What needs to be done: Give the material again in full, matching it exactly.

-----

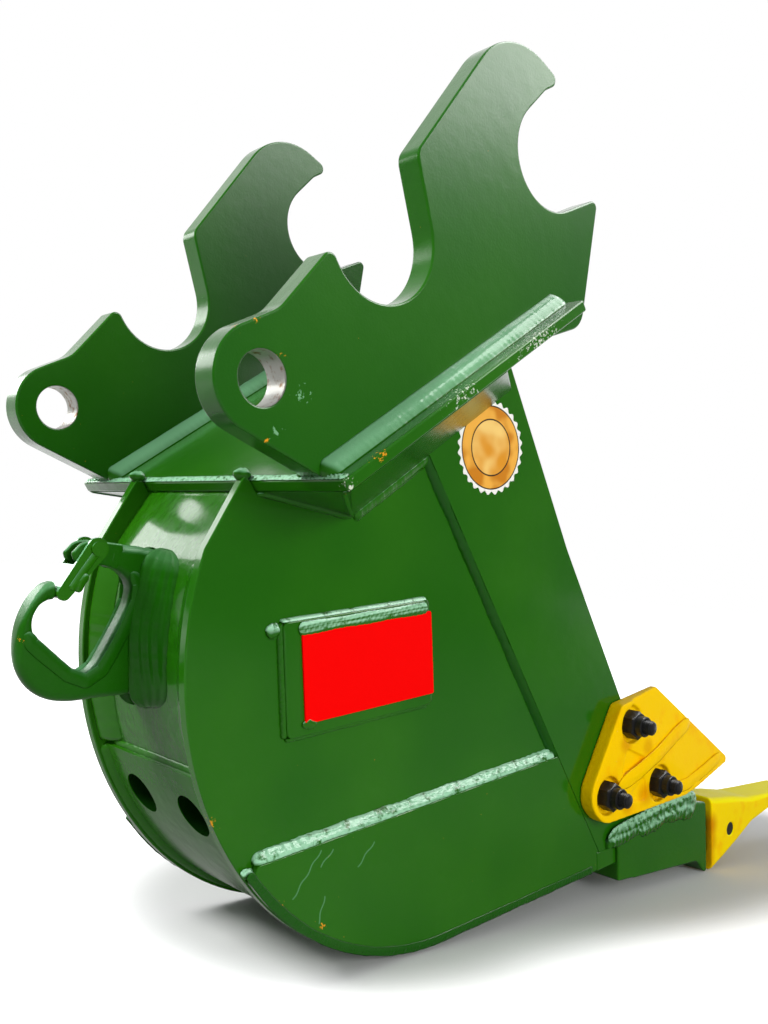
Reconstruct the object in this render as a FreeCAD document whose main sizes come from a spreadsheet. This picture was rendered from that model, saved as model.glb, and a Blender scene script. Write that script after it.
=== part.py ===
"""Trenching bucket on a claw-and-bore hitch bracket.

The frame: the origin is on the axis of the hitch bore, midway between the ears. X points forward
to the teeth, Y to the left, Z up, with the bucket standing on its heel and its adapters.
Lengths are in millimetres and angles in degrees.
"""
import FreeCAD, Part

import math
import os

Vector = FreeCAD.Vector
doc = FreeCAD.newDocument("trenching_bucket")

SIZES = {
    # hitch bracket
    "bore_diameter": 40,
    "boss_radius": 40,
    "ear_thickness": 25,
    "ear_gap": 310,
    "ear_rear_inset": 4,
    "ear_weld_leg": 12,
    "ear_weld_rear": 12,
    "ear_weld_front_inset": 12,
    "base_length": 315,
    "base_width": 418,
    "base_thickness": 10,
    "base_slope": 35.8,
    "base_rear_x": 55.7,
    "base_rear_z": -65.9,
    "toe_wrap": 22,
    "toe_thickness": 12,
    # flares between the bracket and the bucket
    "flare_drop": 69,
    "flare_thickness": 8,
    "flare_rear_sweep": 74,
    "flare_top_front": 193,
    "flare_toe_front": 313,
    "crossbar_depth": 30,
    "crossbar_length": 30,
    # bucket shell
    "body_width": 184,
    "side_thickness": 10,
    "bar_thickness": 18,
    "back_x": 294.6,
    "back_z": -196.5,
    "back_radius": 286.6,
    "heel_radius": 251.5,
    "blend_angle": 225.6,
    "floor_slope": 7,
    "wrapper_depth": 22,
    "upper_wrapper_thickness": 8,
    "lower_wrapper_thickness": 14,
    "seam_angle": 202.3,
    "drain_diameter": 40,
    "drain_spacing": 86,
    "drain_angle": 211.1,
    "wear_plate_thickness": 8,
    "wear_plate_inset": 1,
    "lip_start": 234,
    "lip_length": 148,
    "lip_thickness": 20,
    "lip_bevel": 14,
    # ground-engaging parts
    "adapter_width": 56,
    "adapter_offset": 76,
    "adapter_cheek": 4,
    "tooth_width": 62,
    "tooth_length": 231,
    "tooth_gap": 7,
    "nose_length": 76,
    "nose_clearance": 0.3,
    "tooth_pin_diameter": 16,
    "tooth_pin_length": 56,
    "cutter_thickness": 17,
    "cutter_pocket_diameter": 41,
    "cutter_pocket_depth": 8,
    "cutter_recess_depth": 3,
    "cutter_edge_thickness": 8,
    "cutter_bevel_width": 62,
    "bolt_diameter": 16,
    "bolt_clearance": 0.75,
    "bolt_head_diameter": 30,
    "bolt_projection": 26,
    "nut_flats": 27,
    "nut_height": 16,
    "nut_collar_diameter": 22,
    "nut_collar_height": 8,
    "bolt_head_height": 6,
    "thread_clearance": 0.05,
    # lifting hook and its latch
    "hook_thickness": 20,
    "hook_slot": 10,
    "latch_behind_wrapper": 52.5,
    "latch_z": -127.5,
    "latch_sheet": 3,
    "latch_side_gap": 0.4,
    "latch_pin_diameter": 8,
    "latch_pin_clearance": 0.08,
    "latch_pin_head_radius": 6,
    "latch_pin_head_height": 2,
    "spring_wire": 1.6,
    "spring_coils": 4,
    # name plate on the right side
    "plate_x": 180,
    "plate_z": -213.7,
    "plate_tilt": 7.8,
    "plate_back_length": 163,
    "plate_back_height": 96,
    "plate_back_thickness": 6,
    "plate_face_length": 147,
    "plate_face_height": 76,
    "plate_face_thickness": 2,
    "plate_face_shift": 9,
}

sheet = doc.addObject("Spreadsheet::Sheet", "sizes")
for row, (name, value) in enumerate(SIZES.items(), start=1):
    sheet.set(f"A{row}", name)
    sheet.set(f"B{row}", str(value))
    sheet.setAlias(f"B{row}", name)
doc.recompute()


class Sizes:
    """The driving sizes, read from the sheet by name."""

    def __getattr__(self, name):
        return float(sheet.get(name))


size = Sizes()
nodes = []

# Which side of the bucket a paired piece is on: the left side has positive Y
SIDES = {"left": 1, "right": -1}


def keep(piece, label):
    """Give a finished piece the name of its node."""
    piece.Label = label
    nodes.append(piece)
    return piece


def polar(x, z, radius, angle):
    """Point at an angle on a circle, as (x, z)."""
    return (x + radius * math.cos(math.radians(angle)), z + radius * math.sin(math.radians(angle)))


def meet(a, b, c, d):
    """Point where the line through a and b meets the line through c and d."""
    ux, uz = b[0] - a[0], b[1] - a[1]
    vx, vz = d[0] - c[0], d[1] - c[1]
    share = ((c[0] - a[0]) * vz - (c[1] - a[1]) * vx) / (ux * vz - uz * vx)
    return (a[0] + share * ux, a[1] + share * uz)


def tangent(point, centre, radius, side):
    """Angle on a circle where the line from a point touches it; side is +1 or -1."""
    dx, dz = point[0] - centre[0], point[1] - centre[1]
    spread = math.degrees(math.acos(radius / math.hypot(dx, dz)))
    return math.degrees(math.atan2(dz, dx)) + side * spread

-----

Written answer:
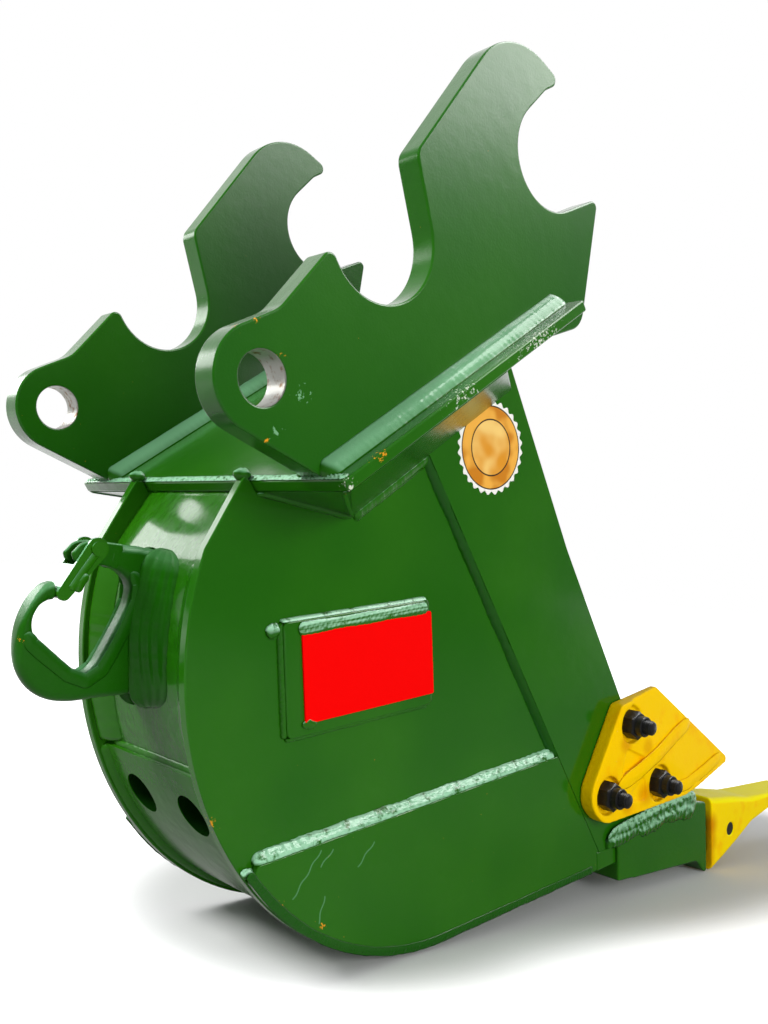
Reconstruct the object in this render as a FreeCAD document whose main sizes come from a spreadsheet. This picture was rendered from that model, saved as model.glb, and a Blender scene script. Write that script after it.
=== part.py ===
"""Trenching bucket on a claw-and-bore hitch bracket.

The frame: the origin is on the axis of the hitch bore, midway between the ears. X points forward
to the teeth, Y to the left, Z up, with the bucket standing on its heel and its adapters.
Lengths are in millimetres and angles in degrees.
"""
import FreeCAD, Part

import math
import os

Vector = FreeCAD.Vector
doc = FreeCAD.newDocument("trenching_bucket")

SIZES = {
    # hitch bracket
    "bore_diameter": 40,
    "boss_radius": 40,
    "ear_thickness": 25,
    "ear_gap": 310,
    "ear_rear_inset": 4,
    "ear_weld_leg": 12,
    "ear_weld_rear": 12,
    "ear_weld_front_inset": 12,
    "base_length": 315,
    "base_width": 418,
    "base_thickness": 10,
    "base_slope": 35.8,
    "base_rear_x": 55.7,
    "base_rear_z": -65.9,
    "toe_wrap": 22,
    "toe_thickness": 12,
    # flares between the bracket and the bucket
    "flare_drop": 69,
    "flare_thickness": 8,
    "flare_rear_sweep": 74,
    "flare_top_front": 193,
    "flare_toe_front": 313,
    "crossbar_depth": 30,
    "crossbar_length": 30,
    # bucket shell
    "body_width": 184,
    "side_thickness": 10,
    "bar_thickness": 18,
    "back_x": 294.6,
    "back_z": -196.5,
    "back_radius": 286.6,
    "heel_radius": 251.5,
    "blend_angle": 225.6,
    "floor_slope": 7,
    "wrapper_depth": 22,
    "upper_wrapper_thickness": 8,
    "lower_wrapper_thickness": 14,
    "seam_angle": 202.3,
    "drain_diameter": 40,
    "drain_spacing": 86,
    "drain_angle": 211.1,
    "wear_plate_thickness": 8,
    "wear_plate_inset": 1,
    "lip_start": 234,
    "lip_length": 148,
    "lip_thickness": 20,
    "lip_bevel": 14,
    # ground-engaging parts
    "adapter_width": 56,
    "adapter_offset": 76,
    "adapter_cheek": 4,
    "tooth_width": 62,
    "tooth_length": 231,
    "tooth_gap": 7,
    "nose_length": 76,
    "nose_clearance": 0.3,
    "tooth_pin_diameter": 16,
    "tooth_pin_length": 56,
    "cutter_thickness": 17,
    "cutter_pocket_diameter": 41,
    "cutter_pocket_depth": 8,
    "cutter_recess_depth": 3,
    "cutter_edge_thickness": 8,
    "cutter_bevel_width": 62,
    "bolt_diameter": 16,
    "bolt_clearance": 0.75,
    "bolt_head_diameter": 30,
    "bolt_projection": 26,
    "nut_flats": 27,
    "nut_height": 16,
    "nut_collar_diameter": 22,
    "nut_collar_height": 8,
    "bolt_head_height": 6,
    "thread_clearance": 0.05,
    # lifting hook and its latch
    "hook_thickness": 20,
    "hook_slot": 10,
    "latch_behind_wrapper": 52.5,
    "latch_z": -127.5,
    "latch_sheet": 3,
    "latch_side_gap": 0.4,
    "latch_pin_diameter": 8,
    "latch_pin_clearance": 0.08,
    "latch_pin_head_radius": 6,
    "latch_pin_head_height": 2,
    "spring_wire": 1.6,
    "spring_coils": 4,
    # name plate on the right side
    "plate_x": 180,
    "plate_z": -213.7,
    "plate_tilt": 7.8,
    "plate_back_length": 163,
    "plate_back_height": 96,
    "plate_back_thickness": 6,
    "plate_face_length": 147,
    "plate_face_height": 76,
    "plate_face_thickness": 2,
    "plate_face_shift": 9,
}

sheet = doc.addObject("Spreadsheet::Sheet", "sizes")
for row, (name, value) in enumerate(SIZES.items(), start=1):
    sheet.set(f"A{row}", name)
    sheet.set(f"B{row}", str(value))
    sheet.setAlias(f"B{row}", name)
doc.recompute()


class Sizes:
    """The driving sizes, read from the sheet by name."""

    def __getattr__(self, name):
        return float(sheet.get(name))


size = Sizes()
nodes = []

# Which side of the bucket a paired piece is on: the left side has positive Y
SIDES = {"left": 1, "right": -1}


def keep(piece, label):
    """Give a finished piece the name of its node."""
    piece.Label = label
    nodes.append(piece)
    return piece


def polar(x, z, radius, angle):
    """Point at an angle on a circle, as (x, z)."""
    return (x + radius * math.cos(math.radians(angle)), z + radius * math.sin(math.radians(angle)))


def meet(a, b, c, d):
    """Point where the line through a and b meets the line through c and d."""
    ux, uz = b[0] - a[0], b[1] - a[1]
    vx, vz = d[0] - c[0], d[1] - c[1]
    share = ((c[0] - a[0]) * vz - (c[1] - a[1]) * vx) / (ux * vz - uz * vx)
    return (a[0] + share * ux, a[1] + share * uz)


def tangent(point, centre, radius, side):
    """Angle on a circle where the line from a point touches it; side is +1 or -1."""
    dx, dz = point[0] - centre[0], point[1] - centre[1]
    spread = math.degrees(math.acos(radius / math.hypot(dx, dz)))
    return math.degrees(math.atan2(dz, dx)) + side * spread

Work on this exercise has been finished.